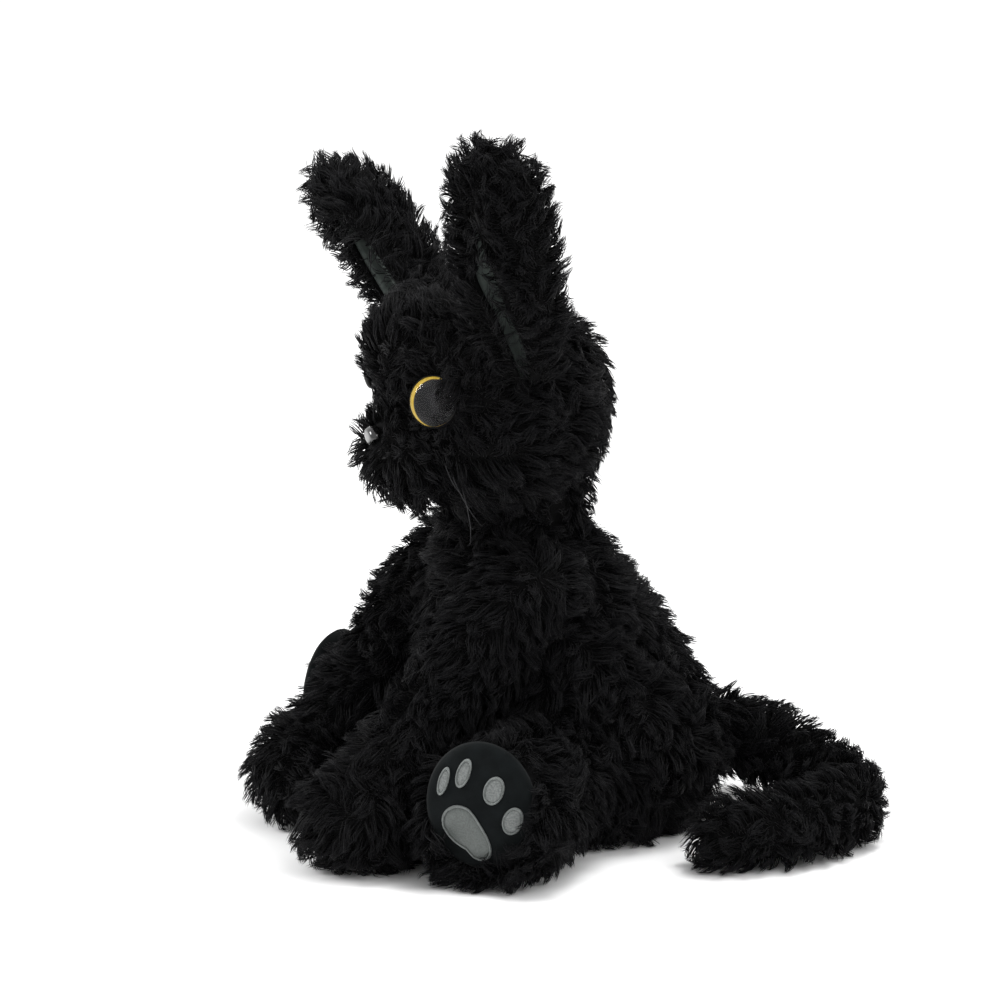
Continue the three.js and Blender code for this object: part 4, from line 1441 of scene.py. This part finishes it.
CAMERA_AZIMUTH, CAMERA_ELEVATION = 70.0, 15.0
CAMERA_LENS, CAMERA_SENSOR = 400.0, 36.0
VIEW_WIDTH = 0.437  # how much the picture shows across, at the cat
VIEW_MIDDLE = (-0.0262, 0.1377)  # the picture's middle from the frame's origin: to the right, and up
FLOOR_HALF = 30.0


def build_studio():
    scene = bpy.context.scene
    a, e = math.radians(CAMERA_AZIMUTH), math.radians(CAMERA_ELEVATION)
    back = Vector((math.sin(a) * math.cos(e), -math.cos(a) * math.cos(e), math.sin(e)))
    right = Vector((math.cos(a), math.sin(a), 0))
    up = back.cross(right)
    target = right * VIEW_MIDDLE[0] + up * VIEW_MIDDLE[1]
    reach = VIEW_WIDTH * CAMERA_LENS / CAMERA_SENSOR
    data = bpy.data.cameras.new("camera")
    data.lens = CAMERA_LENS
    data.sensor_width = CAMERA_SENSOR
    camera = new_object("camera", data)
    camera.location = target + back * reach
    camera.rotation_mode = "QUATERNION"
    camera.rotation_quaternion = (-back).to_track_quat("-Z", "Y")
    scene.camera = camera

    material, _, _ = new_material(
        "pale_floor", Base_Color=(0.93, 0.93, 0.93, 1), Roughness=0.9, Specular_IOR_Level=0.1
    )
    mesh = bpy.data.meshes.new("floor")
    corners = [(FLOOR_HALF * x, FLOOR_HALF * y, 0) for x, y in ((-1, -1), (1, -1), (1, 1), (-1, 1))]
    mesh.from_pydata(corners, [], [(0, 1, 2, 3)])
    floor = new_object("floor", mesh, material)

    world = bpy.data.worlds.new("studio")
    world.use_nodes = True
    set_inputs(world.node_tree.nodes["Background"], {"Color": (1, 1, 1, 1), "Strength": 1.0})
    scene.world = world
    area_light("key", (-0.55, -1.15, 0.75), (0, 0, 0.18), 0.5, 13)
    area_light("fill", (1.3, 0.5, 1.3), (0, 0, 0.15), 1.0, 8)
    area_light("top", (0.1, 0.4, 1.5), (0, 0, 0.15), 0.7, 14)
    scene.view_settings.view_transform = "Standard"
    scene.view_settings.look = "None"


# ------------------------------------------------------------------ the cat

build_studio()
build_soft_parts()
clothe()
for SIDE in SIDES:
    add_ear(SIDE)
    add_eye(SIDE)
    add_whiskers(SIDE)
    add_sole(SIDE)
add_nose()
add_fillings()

++++++++++

**EXERCISE DESCRIPTION:**
Select and copy every line of the listing with the word "scene".

**WORKED SOLUTION:**
Continue the three.js and Blender code for this object: part 4, from line 1441 of scene.py. This part finishes it.
    scene = bpy.context.scene
    scene.camera = camera
    scene.world = world
    scene.view_settings.view_transform = "Standard"
    scene.view_settings.look = "None"